The National Union of Mineworkers (NUM) has demanded rises of up to 60%.

Earlier this week, workers rejected an offer of increases of about 6% - the same as the current annual rate of inflation.

South Africa is one of the world's biggest gold producers, but output has been hit by underinvestment and poor labour relations, analysts say.

South Africa's biggest gold miners - AngloGold Ashanti, Gold Fields, Harmony Gold and Sibanye - as well as several smaller operators, have been served with a formal strike notice, the chamber of mines said.

Mining South Africa's riches

  • Minerals and metals account for 60% of all export revenue
  • Mining contributes close to 10% of South Africa's GDP
  • 513, 211 jobs - in 2011
  • South Africa is world's biggest platinum producer, with 80% of the world's reserves
  • It has 50% of known global gold reserves

Source : South African Chamber of Mines (2012)

The NUM represents about 64% of South Africa's 120,000 gold miners.

South Africa is already grappling with strikes by car, construction and some aviation workers.

Petrol station employees are also set to embark on industrial action next week.

The government has called on the workers to ensure all strikes are peaceful.
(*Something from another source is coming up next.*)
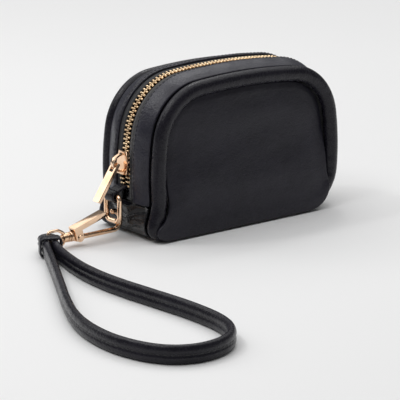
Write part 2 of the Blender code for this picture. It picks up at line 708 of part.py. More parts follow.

Last year, 34 striking platinum miners were shot dead by police after their protests turned violent.

Analysts say President Jacob Zuma is under pressure from both sides of the political spectrum.

Some members of the governing African National Congress want him to do more to relieve poverty, while the business community is urging him to focus on reducing bureaucracy, attracting foreign investment and speeding up South Africa's sluggish economic growth.